3. Super Skater Kick, Depth Charge, Frog Burpee Hop, and 1-Leg Slalom
I found round 3 (and round 4) easier than 1 and 2, which is a good thing, because if they’d been harder, I’d still be weeping, lo, unto this very hour! All I want to say about round 3 is that I don’t have a plyo box to do the Depth Charge so I just jump around. And if I had a plyo box, I’d hit my head on the basement ceiling, which would require renaming the exercise “Mama Said Knock You Out!” (that there’s an LL Cool J reference for the kewl kidz). I’ll also add that the Frog Burpee Hop will gas you (it’s a burpee, with the push up, then a leap with elbows to knees). And why the Hell are burpees called “burpees,” anyway? Burpee sounds like the name of a children’s cartoon character that has excess gas. Every episode ends with Burpee burping and cutely putting his hands to his lips while all the other characters smile and say, “Oh, Burpee!” His brother, Fartee, is not discussed in polite company. On to round 4.

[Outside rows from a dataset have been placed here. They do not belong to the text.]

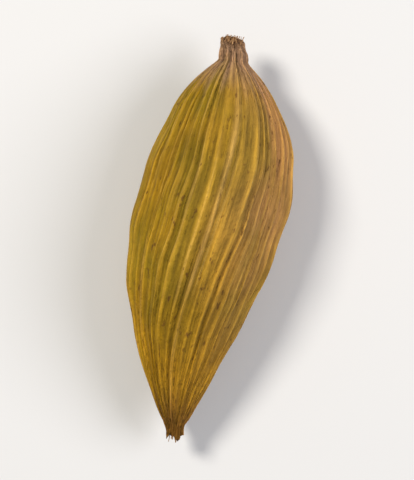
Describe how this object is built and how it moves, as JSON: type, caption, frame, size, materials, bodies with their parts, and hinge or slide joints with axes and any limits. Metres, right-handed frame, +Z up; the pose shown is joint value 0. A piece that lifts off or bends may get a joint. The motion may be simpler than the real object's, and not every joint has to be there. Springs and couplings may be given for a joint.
{
  "type": "green cardamom pod",
  "caption": "Closed dried seed pod with three rounded sides, ribs from end to end, a short stalk stub and a thin beak.",
  "frame": {"origin": "centre of the pod's length and width, on the surface that it lies on", "axes": "+X along the pod from the stalk stub to the beak, +Z up, +Y across the pod"},
  "size_m": [0.017, 0.0064, 0.0056],
  "materials": {
    "husk": "dry fibrous papery husk, olive to straw"
  },
  "bodies": {
    "root": {"cardamom_pod": "husk"}
  },
  "joints": []
}
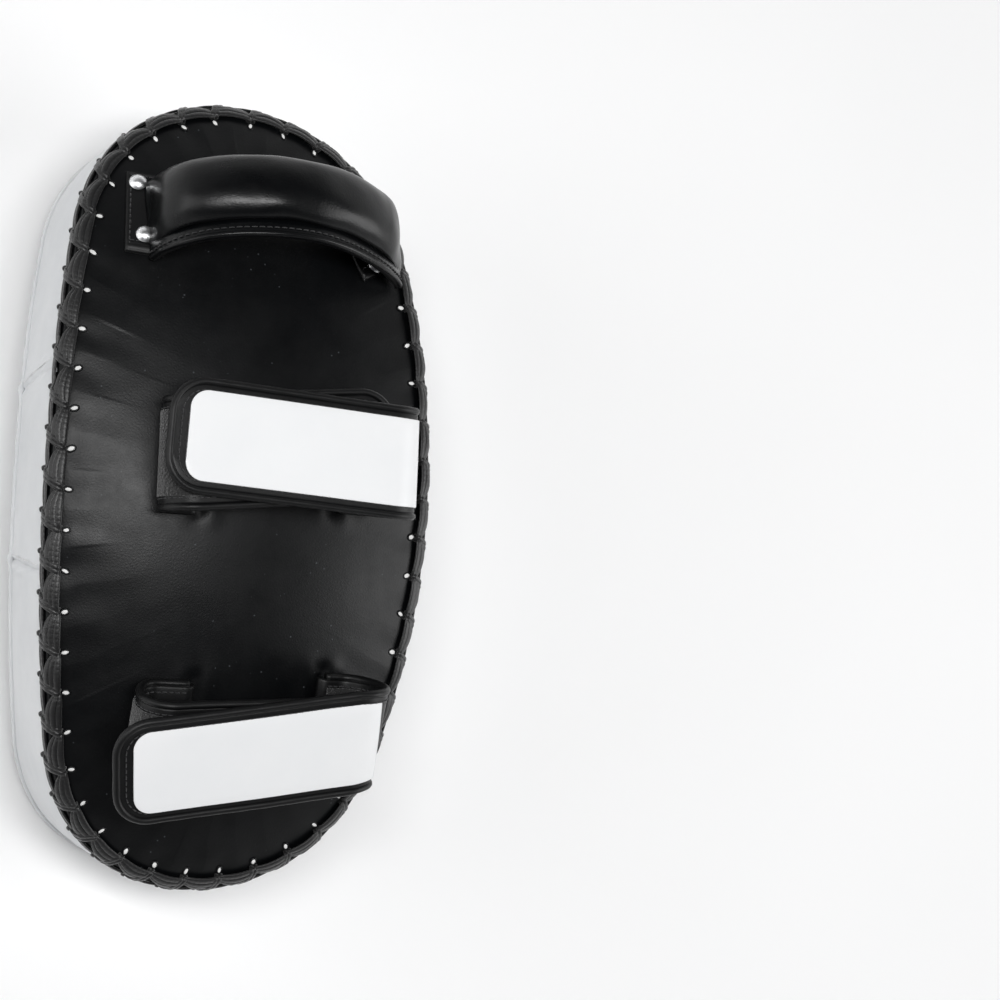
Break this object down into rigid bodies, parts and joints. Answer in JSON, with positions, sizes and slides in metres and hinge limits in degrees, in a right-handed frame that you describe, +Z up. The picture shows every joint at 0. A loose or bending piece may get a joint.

4. 1-Leg Squat, Surfer Spin, Power 90 Cross Hop, and Wide Leg Jump Press w/ Med Ball
At this point, even Horton has his hands on his knees. Fortunately, this is the easiest of the rounds. 1 legged squat? Just some balance. Pshaw. Surfer Spin? Easy peasy. Cross hop? Don’t bring me that weak shit. Jump Press with a Med Ball? All right, that one’s kind of tough, but it’s the last one in the round so I manage.
5. Launcher Lunge, Toe Tap 360, Flying Fighter Kick, and Set Sprint Plank Plyo Jump
So this is it. The last round. I’m gasping, sweating, cursing at the demon Horton. Somehow Traci is still smiling. WTF? I begin to think that she could be an android. Anyway, I’ve only got four more moves to go and I can handle that. Launcher Lunge and Toe Tap 360 are not hard, and the flying fighter kick is basically that kick you did when you were a teenager and wanted to show everyone that you “knew” karate, so it’s kind of fun. But the Set, Sprint, Plank, Plyo, Jump? That shit is hard right at the end. I do it as Tony calls it. Take a three point stance, sprint, fall to plank, plyo push up, back to sprint, set, sprint, jump, jump, set, plank, plyo, plyo, SHUT UP, HORTON! SHUT UP!
And then…you’re done except for the cool down and stretch. That’s Plyocide.
The Pithy (aka Miscellaneous observations): Plyocide is the only pure cardio routine in P90X2. Until you’ve done it a few times, you’ll be really, really sore the day after. But it’s really an excellent workout.
Is it just me or does Tony interact weirdly with the women in the cast? It’s like he’s uncomfortable around attractive women. You get your shit together, Horton. When you talk to the lovely ladies, you got to BRING IT!
I’ll sum up by saying that Plyocide is not as much fun as sex, but it’s more fun than being flayed alive.